Performance Management – BI can be used to clearly communicate expectations and progress against goals. Greater visibility of expectations and progress help motivate employees and shift their focus from activities to impact. BI can also be used to help employees visualize the links between company goals, their performance and their incentive compensation (commissions, bonuses, profit sharing, etc), which can help drive behavioral changes and increase productivity.

Retention – BI can be used to monitor the reasons for turnover (health issues, unsatisfactory performance, dissatisfaction with job/manager) categorized by turnover type (voluntary, involuntary, transfer) and employee attributes (age, job function, tenure, performance rating). With greater insight into who is leaving and why companies can develop more effective retention strategies.  BI can also be used to model the financial impact of employee turnover, which enables more accurate cost/benefit analysis of retention strategies.

 

Some studies estimate the total cost of employee turnover is around 150% of an employee’s salary. The following screenshots show the ability to use graphical controls to model the impact of turnover on the company’s finances.

 

The first screen shows the current 5 year cost to hire based on 40,000 employees, an 80% retention rate and an average replacement cost per employee of £16,800 is £495 million.

 

 

The slider at the bottom of the chart was moved to the right to increase the retention rate by 0.50%.
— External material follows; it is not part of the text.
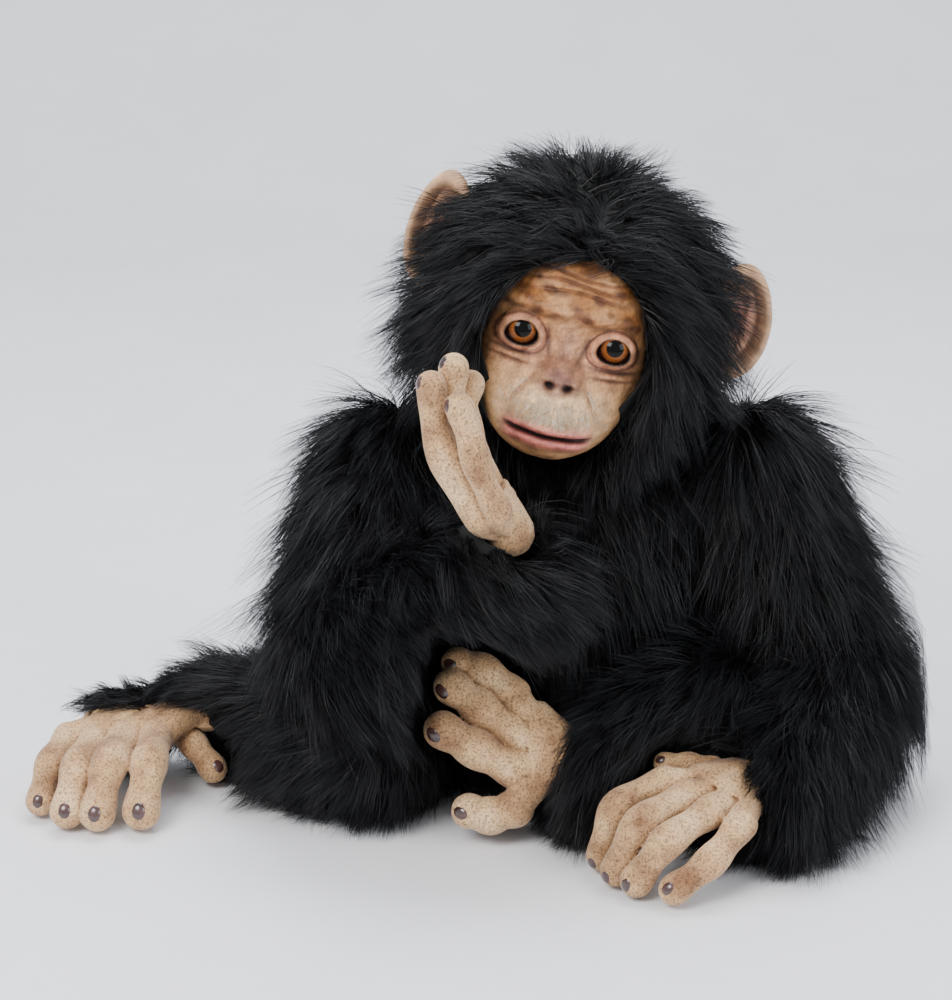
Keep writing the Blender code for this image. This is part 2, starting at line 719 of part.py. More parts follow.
ear("ear_right", -1, (-82.0, 8.0, 24.0), 21.0, 33.0, 40)
ear("ear_left", 1, (93.0, 8.0, 12.0), 25.0, 33.0, 35)
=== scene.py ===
import math

import bpy
import numpy as np
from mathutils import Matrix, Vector, kdtree
from mathutils.bvhtree import BVHTree


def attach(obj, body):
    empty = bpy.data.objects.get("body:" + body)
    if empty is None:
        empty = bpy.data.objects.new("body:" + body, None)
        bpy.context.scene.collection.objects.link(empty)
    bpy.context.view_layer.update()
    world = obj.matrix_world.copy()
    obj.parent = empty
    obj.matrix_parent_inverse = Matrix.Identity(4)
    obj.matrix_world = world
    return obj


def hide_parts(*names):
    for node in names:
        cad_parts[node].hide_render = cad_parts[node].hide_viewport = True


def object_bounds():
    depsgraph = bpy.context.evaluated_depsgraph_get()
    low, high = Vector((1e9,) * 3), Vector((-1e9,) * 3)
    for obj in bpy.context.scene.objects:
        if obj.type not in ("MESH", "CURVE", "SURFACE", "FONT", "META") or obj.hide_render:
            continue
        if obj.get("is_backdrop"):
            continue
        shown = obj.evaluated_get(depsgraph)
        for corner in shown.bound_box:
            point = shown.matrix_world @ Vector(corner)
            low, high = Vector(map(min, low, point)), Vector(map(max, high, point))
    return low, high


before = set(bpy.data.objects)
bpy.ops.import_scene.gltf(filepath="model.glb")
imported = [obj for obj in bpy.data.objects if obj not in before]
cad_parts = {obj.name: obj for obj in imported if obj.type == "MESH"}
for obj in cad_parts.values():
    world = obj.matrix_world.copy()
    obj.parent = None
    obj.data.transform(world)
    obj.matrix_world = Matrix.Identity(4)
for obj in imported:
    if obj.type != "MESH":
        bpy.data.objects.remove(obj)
CAD_LO, CAD_HI = (np.array(v, float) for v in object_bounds())
rng = np.random.default_rng(7)

# ------------------------------------------------------------- the part's own layout, in mm
SHIFT = np.array([12.24, 65.245, 0.0])
HEAD = np.array([54.0, -8.0, 286.0])
_r, _p, _y = (math.radians(v) for v in (13.4, 5.0, 2.0))
HM = (
    np.array([[math.cos(_y), math.sin(_y), 0], [-math.sin(_y), math.cos(_y), 0], [0, 0, 1]])
    @ np.array([[math.cos(_r), 0, math.sin(_r)], [0, 1, 0], [-math.sin(_r), 0, math.cos(_r)]])
    @ np.array([[1, 0, 0], [0, math.cos(_p), math.sin(_p)], [0, -math.sin(_p), math.cos(_p)]])
)
JOINT = {
    "upper_arm_right": ((-47, 0, 190), (-72, -104, 118)),
    "upper_arm_left": ((161, 0, 190), (212, -45, 72)),
    "forearm_right": ((-72, -104, 118), (20, -138, 190)),
    "forearm_left": ((212, -45, 72), (164, -136, 41)),
    "thigh_right": ((-27, 0, 46), (-66, -88, 56)),
    "thigh_left": ((141, 0, 46), (132, -80, 76)),
    "shin_right": ((-66, -88, 56), (-152, -20, 47)),
    "shin_left": ((132, -80, 76), (54, -110, 50)),
}


DIGITS = {
    "right_foot": [
        [(-190, -44, 34, 12), (-190, -82, 33, 12), (-193, -106, 13, 12)],
        [(-208, -42.3, 33, 12), (-213, -84, 33, 12), (-218, -108, 12.5, 11.5)],
        [(-225, -40.7, 32, 11), (-232, -80, 30, 11), (-236, -104, 12, 11)],
        [(-243, -39, 31, 10), (-250, -68, 26, 10), (-254, -86, 10.5, 9.5)],
    ],
    "right_big_toe": [[(-181, -24, 30, 9.5), (-169, -34, 24, 9.5), (-157, -44, 13, 9.5)]],
    "left_foot": [
        [(22, -92, 80, 10.5), (4, -86, 92, 11), (-11, -84, 96, 10)],
        [(22, -102.8, 61.3, 11.5), (2, -98, 74, 12), (-14, -96, 86, 11.5)],
        [(22, -114, 42, 12), (0, -112, 54, 12.5), (-19, -110, 65, 12)],
        [(22, -125, 23, 12), (8, -126, 19, 12), (-4, -124, 21, 11)],
    ],
    "left_big_toe": [[(34, -84, 58, 8.5), (19, -76, 60, 8.5), (4, -70, 66, 8)]],
    "left_hand": [
        [(106, -140, 46, 10), (78, -162, 40, 10), (70, -162, 11, 9.5)],
        [(119, -152.3, 43, 10.5), (90, -181, 39, 10.5), (77, -182, 11, 9.5)],
        [(132, -164.7, 40, 10.5), (105, -193, 34, 10.5), (88, -195, 11, 10)],
        [(146, -178, 37, 10), (128, -198, 24, 10), (108, -206, 11, 9.5)],
    ],
    "left_thumb": [[(134, -126, 48, 8), (121, -121.5, 49, 7.5), (107, -120.5, 49, 7)]],
    "right_hand": [
        [(12, -158, 212, 8.6), (3, -160, 232, 9.2), (-3, -159, 252, 9.2), (-9, -156, 270, 8.6)],
        [(2, -152, 205, 9), (-12, -151, 228, 10), (-21, -149, 252, 10), (-24, -147, 279, 9)],
        [(0, -143, 212, 9), (-10, -140, 240, 9.6), (-14, -136, 262, 9.6), (-12, -133, 285, 9)],
        [(8, -128, 215, 9), (-2, -124, 240, 9.4), (-6, -121, 258, 9), (-3, -119, 272, 8.6)],
    ],
    "right_thumb": [[(14, -112, 204, 9.5), (1, -104, 210, 9), (-12, -101, 220, 8.5)]],
}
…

The result is a 5 year cost savings of over £6.7 million.

 

 

 

 

The slider at the right of the chart was moved up to simulate an increase in the replacement cost per employee. And this final screen shows that if the replacement costs increase by approximately £2,000 the cost savings of increasing retention by just 0.50% is an additional £800K.

 

 

Common BI functionality used by HR organizations include;    

Data management – With BI you can integrate multiple HR data sources such as recruitment, payroll, and training. You can identify problems in source data, make corrections, filter out bad data and ensure the quality of the data you consolidate into a data mart or warehouse. If you add a new data source or change transformations that are part of your data consolidation processes you can easily determine the reports and dashboards that will be affected. You can increase trust in the information used for decision making because everyone can see where the information comes from and how the numbers are calculated. And automation of manual processes can reduce HR reporting and analysis costs.

 

Subscription Based Reporting – With BI business users to select which information they want to receive, what format for delivery (Excel, PDF, HTML, etc), and when they want it delivered (calendar schedules, threshold alerts, etc). Automating delivery helps ensure the correct people are aware of HR trends and variances in time to take action. And the ability to create a single report but deliver different data views to different users at different times based on individuals’ roles and security settings reduces IT costs and workloads.

 

Ad-hoc Query and Analysis – With BI you can do more than just identify HR trends and variances you can determine the root causes. Business users can interactively explore HR data to answer questions not addressed by standard reports. Through iterations of asking a question, getting and answer and asking more questions based on the results, you can get a deeper understanding of the relationships between business drivers, and how they are impacting various aspects of your organization like recruitment, development, retention and operational efficiency.

 

Scenario Modeling – With BI you can you not only understand what happened and why, but also model scenarios to resolve problems or capitalize on opportunities. For example, you could project the impact of altering staffing levels or compensation on profit per employee. Or you could model work schedules based on sales forecasts, historical demand, current promotions, and worker preferences.

 

Dashboards and Scorecards – With BI you can map employee activities to strategic goals and objectives. Define metrics and targets, assign owners and cascade strategy throughout the organization. Link incentives and compensation to initiatives and targets. Visualize inter-dependencies and timelines to better coordinate activities.